Provided records:
□ □ □ □ □ □ □
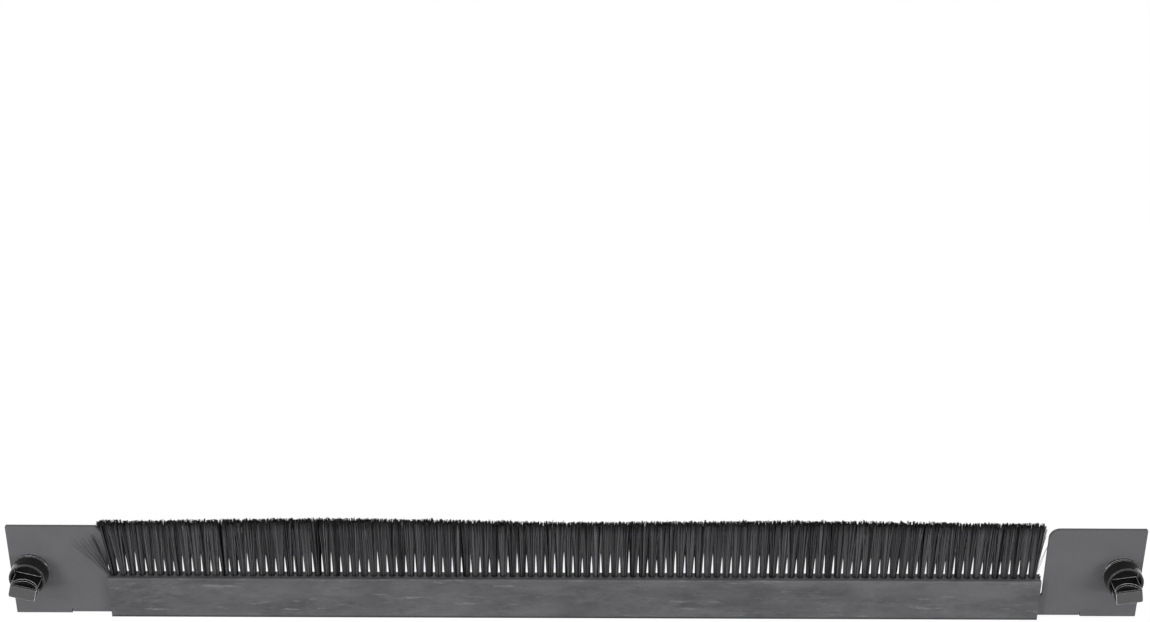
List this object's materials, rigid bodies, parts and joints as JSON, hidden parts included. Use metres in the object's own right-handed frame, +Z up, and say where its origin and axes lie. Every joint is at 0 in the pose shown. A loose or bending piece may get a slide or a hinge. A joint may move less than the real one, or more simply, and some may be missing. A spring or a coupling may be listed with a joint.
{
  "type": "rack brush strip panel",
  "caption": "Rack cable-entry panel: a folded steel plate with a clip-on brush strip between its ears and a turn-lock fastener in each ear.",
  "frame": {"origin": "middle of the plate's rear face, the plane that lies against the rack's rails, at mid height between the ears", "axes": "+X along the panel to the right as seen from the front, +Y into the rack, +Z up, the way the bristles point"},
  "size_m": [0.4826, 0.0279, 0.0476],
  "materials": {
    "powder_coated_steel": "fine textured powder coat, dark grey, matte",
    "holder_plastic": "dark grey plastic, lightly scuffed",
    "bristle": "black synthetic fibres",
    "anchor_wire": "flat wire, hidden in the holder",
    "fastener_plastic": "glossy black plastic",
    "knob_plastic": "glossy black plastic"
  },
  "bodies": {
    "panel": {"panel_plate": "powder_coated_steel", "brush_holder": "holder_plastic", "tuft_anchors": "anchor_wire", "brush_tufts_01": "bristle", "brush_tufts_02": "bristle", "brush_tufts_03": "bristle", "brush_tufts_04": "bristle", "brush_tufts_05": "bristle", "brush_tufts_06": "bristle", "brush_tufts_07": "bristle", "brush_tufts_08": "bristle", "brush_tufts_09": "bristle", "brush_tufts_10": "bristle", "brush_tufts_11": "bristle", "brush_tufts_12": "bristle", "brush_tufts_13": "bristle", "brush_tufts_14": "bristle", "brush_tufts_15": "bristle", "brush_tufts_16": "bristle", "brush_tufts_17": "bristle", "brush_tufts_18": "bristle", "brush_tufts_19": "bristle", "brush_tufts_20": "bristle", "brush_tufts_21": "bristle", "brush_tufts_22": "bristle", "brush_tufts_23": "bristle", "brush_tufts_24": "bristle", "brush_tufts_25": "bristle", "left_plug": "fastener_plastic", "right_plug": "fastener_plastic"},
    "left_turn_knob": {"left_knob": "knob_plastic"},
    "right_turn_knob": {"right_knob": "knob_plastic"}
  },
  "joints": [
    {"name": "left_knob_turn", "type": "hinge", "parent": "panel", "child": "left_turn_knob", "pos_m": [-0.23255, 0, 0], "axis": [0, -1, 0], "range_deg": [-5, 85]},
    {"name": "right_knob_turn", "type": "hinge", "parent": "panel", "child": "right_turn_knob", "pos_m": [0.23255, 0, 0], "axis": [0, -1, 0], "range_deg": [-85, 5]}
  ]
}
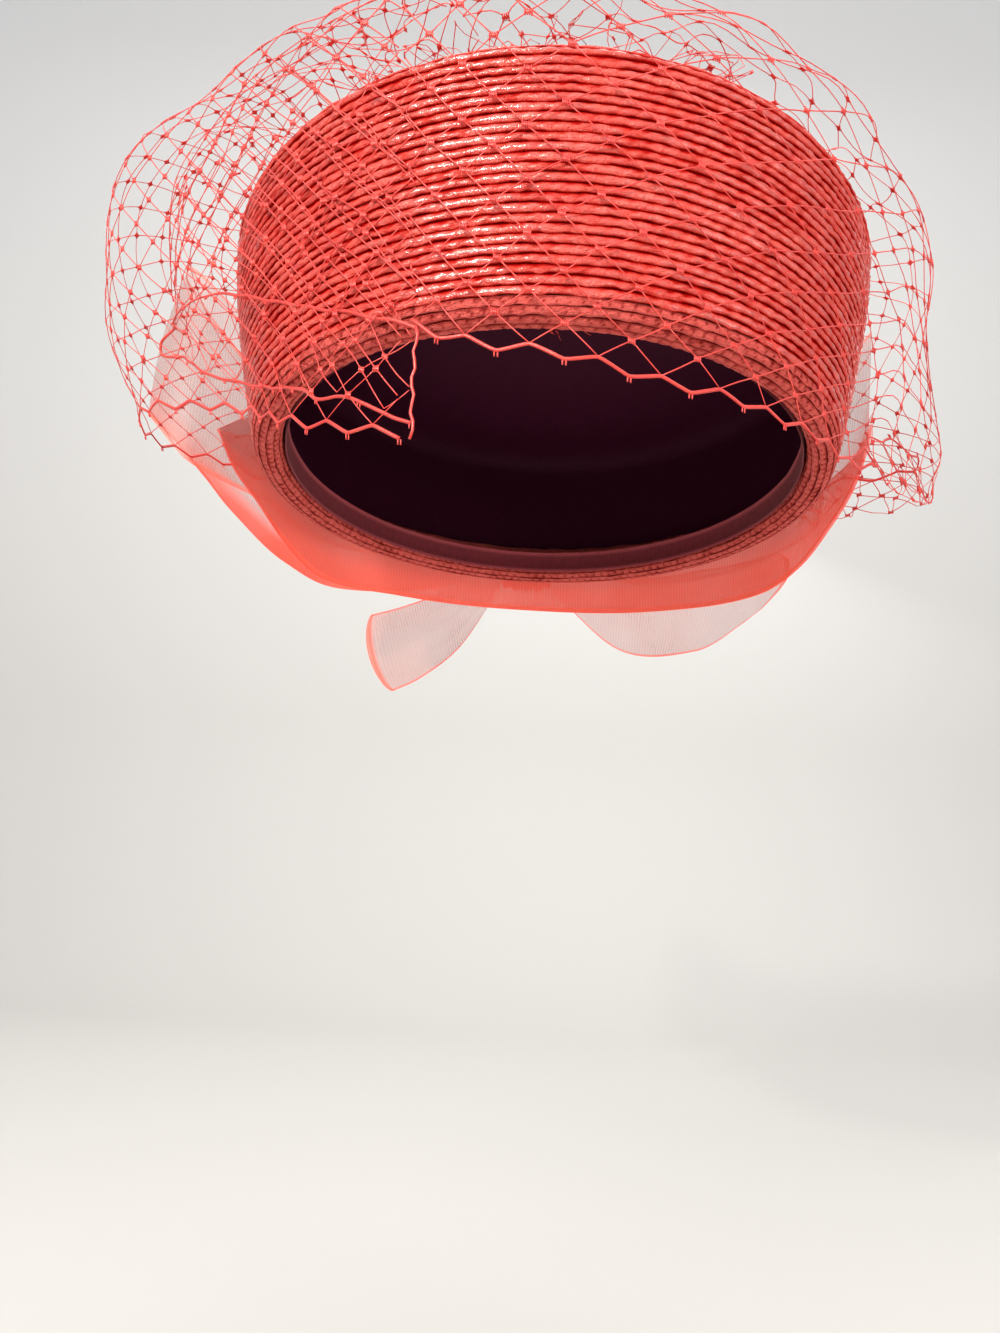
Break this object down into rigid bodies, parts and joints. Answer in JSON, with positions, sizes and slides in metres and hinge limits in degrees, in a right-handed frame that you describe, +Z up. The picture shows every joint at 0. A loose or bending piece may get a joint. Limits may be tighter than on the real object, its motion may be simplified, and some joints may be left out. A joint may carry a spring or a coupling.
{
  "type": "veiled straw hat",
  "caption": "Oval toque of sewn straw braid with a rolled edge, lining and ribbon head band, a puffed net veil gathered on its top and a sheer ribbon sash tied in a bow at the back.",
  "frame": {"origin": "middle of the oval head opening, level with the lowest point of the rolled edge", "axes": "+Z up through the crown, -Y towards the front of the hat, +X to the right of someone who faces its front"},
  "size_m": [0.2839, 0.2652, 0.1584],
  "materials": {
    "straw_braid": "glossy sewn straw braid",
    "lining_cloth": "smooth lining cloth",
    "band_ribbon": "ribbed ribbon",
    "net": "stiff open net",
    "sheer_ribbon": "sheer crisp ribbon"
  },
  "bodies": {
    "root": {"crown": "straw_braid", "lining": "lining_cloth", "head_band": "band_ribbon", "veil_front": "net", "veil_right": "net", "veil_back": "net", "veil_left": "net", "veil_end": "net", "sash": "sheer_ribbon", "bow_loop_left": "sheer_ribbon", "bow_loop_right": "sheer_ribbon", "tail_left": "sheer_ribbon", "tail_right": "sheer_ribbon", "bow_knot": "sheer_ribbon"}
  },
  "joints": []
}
□ □ □ □ □ □ □
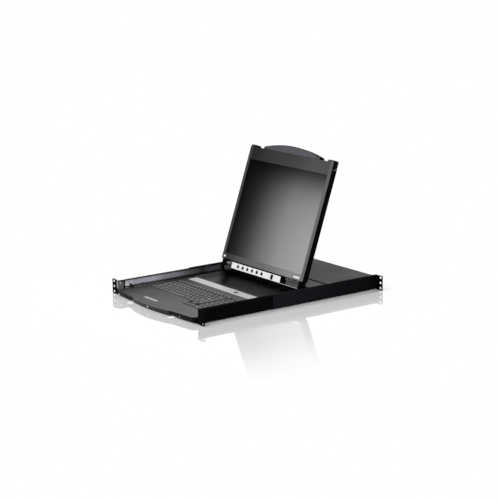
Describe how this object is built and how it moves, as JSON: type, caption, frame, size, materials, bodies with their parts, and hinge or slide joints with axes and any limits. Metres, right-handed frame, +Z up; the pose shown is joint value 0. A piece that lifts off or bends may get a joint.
□ □ □ □ □ □ □
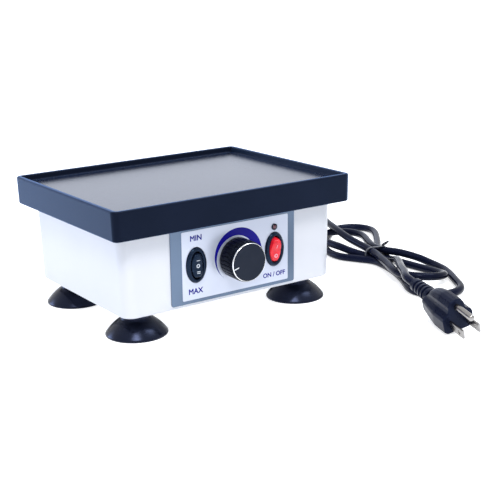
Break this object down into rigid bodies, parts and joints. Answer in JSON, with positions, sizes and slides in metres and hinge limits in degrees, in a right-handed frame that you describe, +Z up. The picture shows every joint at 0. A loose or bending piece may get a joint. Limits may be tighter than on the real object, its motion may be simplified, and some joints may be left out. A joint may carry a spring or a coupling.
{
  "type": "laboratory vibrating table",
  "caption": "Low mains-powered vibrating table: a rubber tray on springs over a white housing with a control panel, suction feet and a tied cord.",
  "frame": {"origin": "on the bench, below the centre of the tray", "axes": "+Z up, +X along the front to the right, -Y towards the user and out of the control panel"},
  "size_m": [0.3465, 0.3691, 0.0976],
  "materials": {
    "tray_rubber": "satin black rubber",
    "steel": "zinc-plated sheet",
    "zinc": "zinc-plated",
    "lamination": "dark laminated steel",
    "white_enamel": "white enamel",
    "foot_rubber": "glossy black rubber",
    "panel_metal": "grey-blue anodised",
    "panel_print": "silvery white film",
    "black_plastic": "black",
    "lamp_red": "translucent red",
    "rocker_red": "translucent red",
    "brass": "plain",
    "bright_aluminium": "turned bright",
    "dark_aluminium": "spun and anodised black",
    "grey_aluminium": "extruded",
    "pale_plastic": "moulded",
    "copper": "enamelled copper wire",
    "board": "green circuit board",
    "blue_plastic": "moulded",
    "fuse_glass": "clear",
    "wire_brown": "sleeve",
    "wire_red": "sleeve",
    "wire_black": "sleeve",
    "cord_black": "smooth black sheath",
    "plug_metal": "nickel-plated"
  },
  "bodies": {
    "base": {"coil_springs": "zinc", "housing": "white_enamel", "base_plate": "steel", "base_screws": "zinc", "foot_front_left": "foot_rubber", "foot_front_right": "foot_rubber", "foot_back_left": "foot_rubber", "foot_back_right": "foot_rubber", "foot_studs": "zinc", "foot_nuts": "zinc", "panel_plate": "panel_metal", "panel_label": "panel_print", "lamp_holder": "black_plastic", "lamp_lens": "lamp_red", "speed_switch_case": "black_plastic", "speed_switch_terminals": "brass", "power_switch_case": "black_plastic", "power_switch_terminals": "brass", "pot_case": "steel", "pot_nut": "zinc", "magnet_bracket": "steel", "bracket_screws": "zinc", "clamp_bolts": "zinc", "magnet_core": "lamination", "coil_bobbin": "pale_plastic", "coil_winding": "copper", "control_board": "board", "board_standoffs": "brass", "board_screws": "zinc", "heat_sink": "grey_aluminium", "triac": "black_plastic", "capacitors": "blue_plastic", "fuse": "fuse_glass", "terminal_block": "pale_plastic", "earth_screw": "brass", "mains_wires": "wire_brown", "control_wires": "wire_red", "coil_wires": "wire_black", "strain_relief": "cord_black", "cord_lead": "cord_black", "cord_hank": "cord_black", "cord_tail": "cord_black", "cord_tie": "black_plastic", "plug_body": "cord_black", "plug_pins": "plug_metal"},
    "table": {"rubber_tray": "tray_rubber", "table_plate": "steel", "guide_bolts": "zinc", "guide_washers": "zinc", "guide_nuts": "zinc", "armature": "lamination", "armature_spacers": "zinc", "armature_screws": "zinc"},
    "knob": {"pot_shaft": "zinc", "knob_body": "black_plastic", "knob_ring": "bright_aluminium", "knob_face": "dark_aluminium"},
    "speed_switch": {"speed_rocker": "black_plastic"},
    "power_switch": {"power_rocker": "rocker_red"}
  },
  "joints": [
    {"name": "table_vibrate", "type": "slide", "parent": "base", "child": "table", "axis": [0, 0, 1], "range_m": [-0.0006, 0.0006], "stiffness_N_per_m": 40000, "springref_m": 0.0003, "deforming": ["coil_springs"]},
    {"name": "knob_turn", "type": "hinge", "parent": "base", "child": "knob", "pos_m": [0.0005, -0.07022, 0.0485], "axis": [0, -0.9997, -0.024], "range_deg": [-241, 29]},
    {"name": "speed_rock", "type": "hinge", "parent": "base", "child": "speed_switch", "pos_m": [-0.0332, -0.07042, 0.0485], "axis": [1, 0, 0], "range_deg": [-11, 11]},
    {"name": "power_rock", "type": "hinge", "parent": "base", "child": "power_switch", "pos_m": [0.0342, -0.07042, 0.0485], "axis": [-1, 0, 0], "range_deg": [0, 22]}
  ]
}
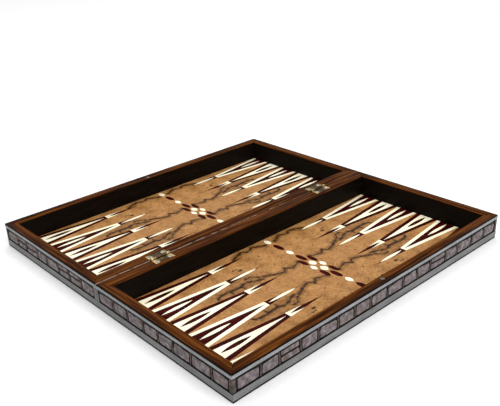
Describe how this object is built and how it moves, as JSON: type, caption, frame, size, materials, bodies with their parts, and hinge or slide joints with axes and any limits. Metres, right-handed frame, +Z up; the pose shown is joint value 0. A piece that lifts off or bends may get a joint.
□ □ □ □ □ □ □
Work required: From the material above, gather all lines that include the string "hidden" and copy them.

Correct output:
List this object's materials, rigid bodies, parts and joints as JSON, hidden parts included. Use metres in the object's own right-handed frame, +Z up, and say where its origin and axes lie. Every joint is at 0 in the pose shown. A loose or bending piece may get a slide or a hinge. A joint may move less than the real one, or more simply, and some may be missing. A spring or a coupling may be listed with a joint.
    "anchor_wire": "flat wire, hidden in the holder",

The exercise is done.